EXERCISE BRIEF: Print out the entries below with no edits.

====== DATA PROVIDED ======

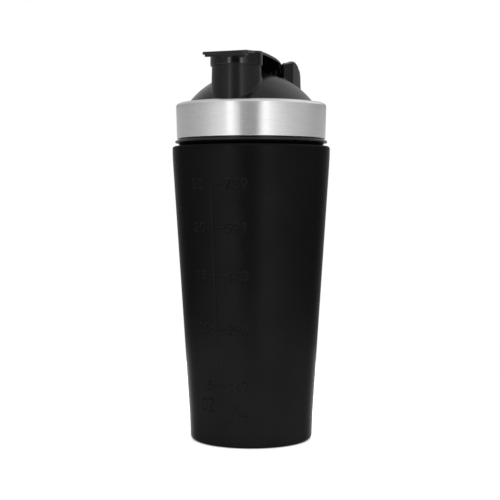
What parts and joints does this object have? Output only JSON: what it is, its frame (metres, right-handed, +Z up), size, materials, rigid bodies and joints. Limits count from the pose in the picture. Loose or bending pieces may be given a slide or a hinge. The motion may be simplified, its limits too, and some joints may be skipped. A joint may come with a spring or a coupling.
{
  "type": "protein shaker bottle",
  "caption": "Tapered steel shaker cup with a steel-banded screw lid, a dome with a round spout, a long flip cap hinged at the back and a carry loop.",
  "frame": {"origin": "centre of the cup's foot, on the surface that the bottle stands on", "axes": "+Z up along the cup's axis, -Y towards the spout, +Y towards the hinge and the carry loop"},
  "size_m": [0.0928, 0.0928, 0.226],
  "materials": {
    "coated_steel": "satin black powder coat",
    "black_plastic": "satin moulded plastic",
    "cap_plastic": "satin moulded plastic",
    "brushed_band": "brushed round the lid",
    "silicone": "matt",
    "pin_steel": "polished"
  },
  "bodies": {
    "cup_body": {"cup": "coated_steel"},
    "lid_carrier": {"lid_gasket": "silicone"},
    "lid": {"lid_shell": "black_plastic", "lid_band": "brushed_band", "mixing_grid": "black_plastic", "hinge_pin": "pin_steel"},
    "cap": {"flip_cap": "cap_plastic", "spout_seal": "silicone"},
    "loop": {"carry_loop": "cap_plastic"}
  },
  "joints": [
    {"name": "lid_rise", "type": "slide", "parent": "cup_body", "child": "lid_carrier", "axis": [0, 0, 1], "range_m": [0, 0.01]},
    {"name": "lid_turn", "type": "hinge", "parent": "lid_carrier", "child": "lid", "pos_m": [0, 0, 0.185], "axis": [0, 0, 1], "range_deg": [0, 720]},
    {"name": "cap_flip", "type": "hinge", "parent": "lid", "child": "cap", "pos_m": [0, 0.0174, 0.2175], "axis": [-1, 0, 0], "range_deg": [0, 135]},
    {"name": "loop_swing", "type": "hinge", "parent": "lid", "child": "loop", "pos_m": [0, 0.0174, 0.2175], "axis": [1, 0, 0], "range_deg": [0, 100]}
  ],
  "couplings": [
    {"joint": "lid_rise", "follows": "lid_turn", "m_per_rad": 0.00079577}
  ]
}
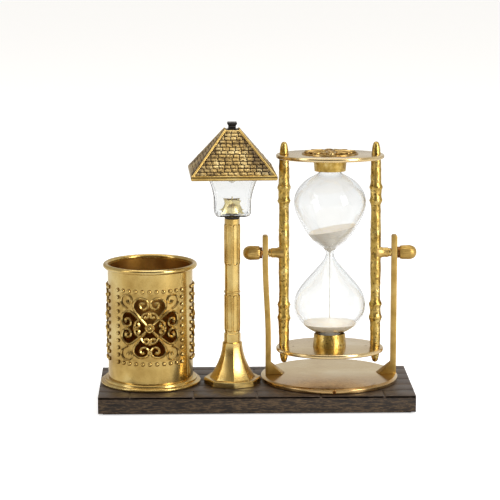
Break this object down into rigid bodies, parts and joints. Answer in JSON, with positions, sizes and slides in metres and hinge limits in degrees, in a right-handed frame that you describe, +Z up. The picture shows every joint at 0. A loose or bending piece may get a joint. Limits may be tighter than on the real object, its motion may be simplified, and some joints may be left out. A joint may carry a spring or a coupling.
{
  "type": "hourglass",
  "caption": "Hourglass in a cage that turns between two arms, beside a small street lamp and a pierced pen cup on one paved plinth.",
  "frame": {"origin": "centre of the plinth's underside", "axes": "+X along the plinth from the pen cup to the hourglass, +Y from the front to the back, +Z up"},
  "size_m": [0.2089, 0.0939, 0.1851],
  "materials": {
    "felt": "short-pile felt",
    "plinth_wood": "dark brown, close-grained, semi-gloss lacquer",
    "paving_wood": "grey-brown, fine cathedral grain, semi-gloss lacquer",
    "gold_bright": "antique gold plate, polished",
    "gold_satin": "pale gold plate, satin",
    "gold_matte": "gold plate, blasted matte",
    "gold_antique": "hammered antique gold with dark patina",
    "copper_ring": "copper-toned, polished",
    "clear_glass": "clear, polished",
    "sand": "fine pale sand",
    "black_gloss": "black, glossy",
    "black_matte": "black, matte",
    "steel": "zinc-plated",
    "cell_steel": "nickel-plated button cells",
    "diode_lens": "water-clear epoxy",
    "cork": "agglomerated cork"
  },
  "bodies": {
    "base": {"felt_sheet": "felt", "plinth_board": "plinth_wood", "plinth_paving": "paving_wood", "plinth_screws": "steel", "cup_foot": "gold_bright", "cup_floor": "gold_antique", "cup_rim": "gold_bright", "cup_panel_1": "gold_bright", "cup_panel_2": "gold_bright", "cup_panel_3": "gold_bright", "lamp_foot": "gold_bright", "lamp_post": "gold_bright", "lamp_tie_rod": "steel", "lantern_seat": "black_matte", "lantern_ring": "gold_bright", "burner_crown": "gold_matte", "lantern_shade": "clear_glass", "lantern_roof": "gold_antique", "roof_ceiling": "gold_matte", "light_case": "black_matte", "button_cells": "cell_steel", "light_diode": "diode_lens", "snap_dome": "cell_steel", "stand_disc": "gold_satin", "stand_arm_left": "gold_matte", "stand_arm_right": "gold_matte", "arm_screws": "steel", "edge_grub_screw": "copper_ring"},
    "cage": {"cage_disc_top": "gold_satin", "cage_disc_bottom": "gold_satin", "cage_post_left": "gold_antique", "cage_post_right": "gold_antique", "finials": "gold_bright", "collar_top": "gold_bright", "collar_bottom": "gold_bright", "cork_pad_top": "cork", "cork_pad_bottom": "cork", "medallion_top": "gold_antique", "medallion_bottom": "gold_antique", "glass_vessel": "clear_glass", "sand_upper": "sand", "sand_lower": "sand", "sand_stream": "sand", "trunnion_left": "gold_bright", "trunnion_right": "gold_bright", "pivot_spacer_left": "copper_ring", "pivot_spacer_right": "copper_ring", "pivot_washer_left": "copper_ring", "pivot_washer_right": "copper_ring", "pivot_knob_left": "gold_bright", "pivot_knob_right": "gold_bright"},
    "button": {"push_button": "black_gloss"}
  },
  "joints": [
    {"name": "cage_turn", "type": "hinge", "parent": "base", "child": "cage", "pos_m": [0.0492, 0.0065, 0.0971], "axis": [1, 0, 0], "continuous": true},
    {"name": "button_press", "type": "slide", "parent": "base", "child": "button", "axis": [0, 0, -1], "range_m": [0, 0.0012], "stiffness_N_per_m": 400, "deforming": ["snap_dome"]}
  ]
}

======

THE REPLY:
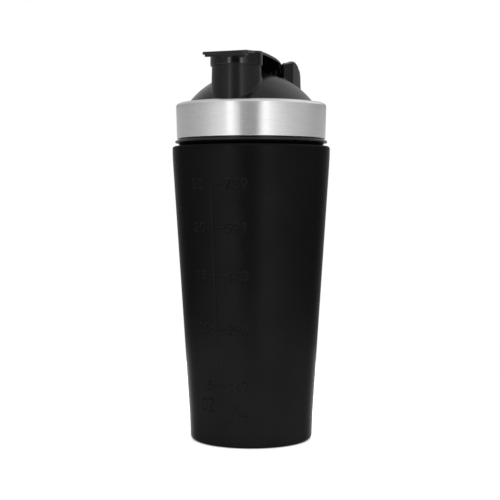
What parts and joints does this object have? Output only JSON: what it is, its frame (metres, right-handed, +Z up), size, materials, rigid bodies and joints. Limits count from the pose in the picture. Loose or bending pieces may be given a slide or a hinge. The motion may be simplified, its limits too, and some joints may be skipped. A joint may come with a spring or a coupling.
{
  "type": "protein shaker bottle",
  "caption": "Tapered steel shaker cup with a steel-banded screw lid, a dome with a round spout, a long flip cap hinged at the back and a carry loop.",
  "frame": {"origin": "centre of the cup's foot, on the surface that the bottle stands on", "axes": "+Z up along the cup's axis, -Y towards the spout, +Y towards the hinge and the carry loop"},
  "size_m": [0.0928, 0.0928, 0.226],
  "materials": {
    "coated_steel": "satin black powder coat",
    "black_plastic": "satin moulded plastic",
    "cap_plastic": "satin moulded plastic",
    "brushed_band": "brushed round the lid",
    "silicone": "matt",
    "pin_steel": "polished"
  },
  "bodies": {
    "cup_body": {"cup": "coated_steel"},
    "lid_carrier": {"lid_gasket": "silicone"},
    "lid": {"lid_shell": "black_plastic", "lid_band": "brushed_band", "mixing_grid": "black_plastic", "hinge_pin": "pin_steel"},
    "cap": {"flip_cap": "cap_plastic", "spout_seal": "silicone"},
    "loop": {"carry_loop": "cap_plastic"}
  },
  "joints": [
    {"name": "lid_rise", "type": "slide", "parent": "cup_body", "child": "lid_carrier", "axis": [0, 0, 1], "range_m": [0, 0.01]},
    {"name": "lid_turn", "type": "hinge", "parent": "lid_carrier", "child": "lid", "pos_m": [0, 0, 0.185], "axis": [0, 0, 1], "range_deg": [0, 720]},
    {"name": "cap_flip", "type": "hinge", "parent": "lid", "child": "cap", "pos_m": [0, 0.0174, 0.2175], "axis": [-1, 0, 0], "range_deg": [0, 135]},
    {"name": "loop_swing", "type": "hinge", "parent": "lid", "child": "loop", "pos_m": [0, 0.0174, 0.2175], "axis": [1, 0, 0], "range_deg": [0, 100]}
  ],
  "couplings": [
    {"joint": "lid_rise", "follows": "lid_turn", "m_per_rad": 0.00079577}
  ]
}
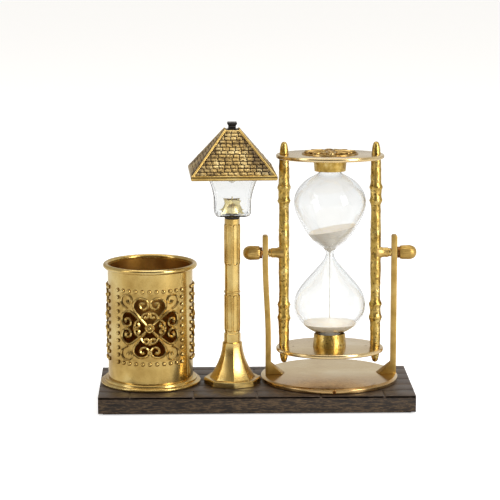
Break this object down into rigid bodies, parts and joints. Answer in JSON, with positions, sizes and slides in metres and hinge limits in degrees, in a right-handed frame that you describe, +Z up. The picture shows every joint at 0. A loose or bending piece may get a joint. Limits may be tighter than on the real object, its motion may be simplified, and some joints may be left out. A joint may carry a spring or a coupling.
{
  "type": "hourglass",
  "caption": "Hourglass in a cage that turns between two arms, beside a small street lamp and a pierced pen cup on one paved plinth.",
  "frame": {"origin": "centre of the plinth's underside", "axes": "+X along the plinth from the pen cup to the hourglass, +Y from the front to the back, +Z up"},
  "size_m": [0.2089, 0.0939, 0.1851],
  "materials": {
    "felt": "short-pile felt",
    "plinth_wood": "dark brown, close-grained, semi-gloss lacquer",
    "paving_wood": "grey-brown, fine cathedral grain, semi-gloss lacquer",
    "gold_bright": "antique gold plate, polished",
    "gold_satin": "pale gold plate, satin",
    "gold_matte": "gold plate, blasted matte",
    "gold_antique": "hammered antique gold with dark patina",
    "copper_ring": "copper-toned, polished",
    "clear_glass": "clear, polished",
    "sand": "fine pale sand",
    "black_gloss": "black, glossy",
    "black_matte": "black, matte",
    "steel": "zinc-plated",
    "cell_steel": "nickel-plated button cells",
    "diode_lens": "water-clear epoxy",
    "cork": "agglomerated cork"
  },
  "bodies": {
    "base": {"felt_sheet": "felt", "plinth_board": "plinth_wood", "plinth_paving": "paving_wood", "plinth_screws": "steel", "cup_foot": "gold_bright", "cup_floor": "gold_antique", "cup_rim": "gold_bright", "cup_panel_1": "gold_bright", "cup_panel_2": "gold_bright", "cup_panel_3": "gold_bright", "lamp_foot": "gold_bright", "lamp_post": "gold_bright", "lamp_tie_rod": "steel", "lantern_seat": "black_matte", "lantern_ring": "gold_bright", "burner_crown": "gold_matte", "lantern_shade": "clear_glass", "lantern_roof": "gold_antique", "roof_ceiling": "gold_matte", "light_case": "black_matte", "button_cells": "cell_steel", "light_diode": "diode_lens", "snap_dome": "cell_steel", "stand_disc": "gold_satin", "stand_arm_left": "gold_matte", "stand_arm_right": "gold_matte", "arm_screws": "steel", "edge_grub_screw": "copper_ring"},
    "cage": {"cage_disc_top": "gold_satin", "cage_disc_bottom": "gold_satin", "cage_post_left": "gold_antique", "cage_post_right": "gold_antique", "finials": "gold_bright", "collar_top": "gold_bright", "collar_bottom": "gold_bright", "cork_pad_top": "cork", "cork_pad_bottom": "cork", "medallion_top": "gold_antique", "medallion_bottom": "gold_antique", "glass_vessel": "clear_glass", "sand_upper": "sand", "sand_lower": "sand", "sand_stream": "sand", "trunnion_left": "gold_bright", "trunnion_right": "gold_bright", "pivot_spacer_left": "copper_ring", "pivot_spacer_right": "copper_ring", "pivot_washer_left": "copper_ring", "pivot_washer_right": "copper_ring", "pivot_knob_left": "gold_bright", "pivot_knob_right": "gold_bright"},
    "button": {"push_button": "black_gloss"}
  },
  "joints": [
    {"name": "cage_turn", "type": "hinge", "parent": "base", "child": "cage", "pos_m": [0.0492, 0.0065, 0.0971], "axis": [1, 0, 0], "continuous": true},
    {"name": "button_press", "type": "slide", "parent": "base", "child": "button", "axis": [0, 0, -1], "range_m": [0, 0.0012], "stiffness_N_per_m": 400, "deforming": ["snap_dome"]}
  ]
}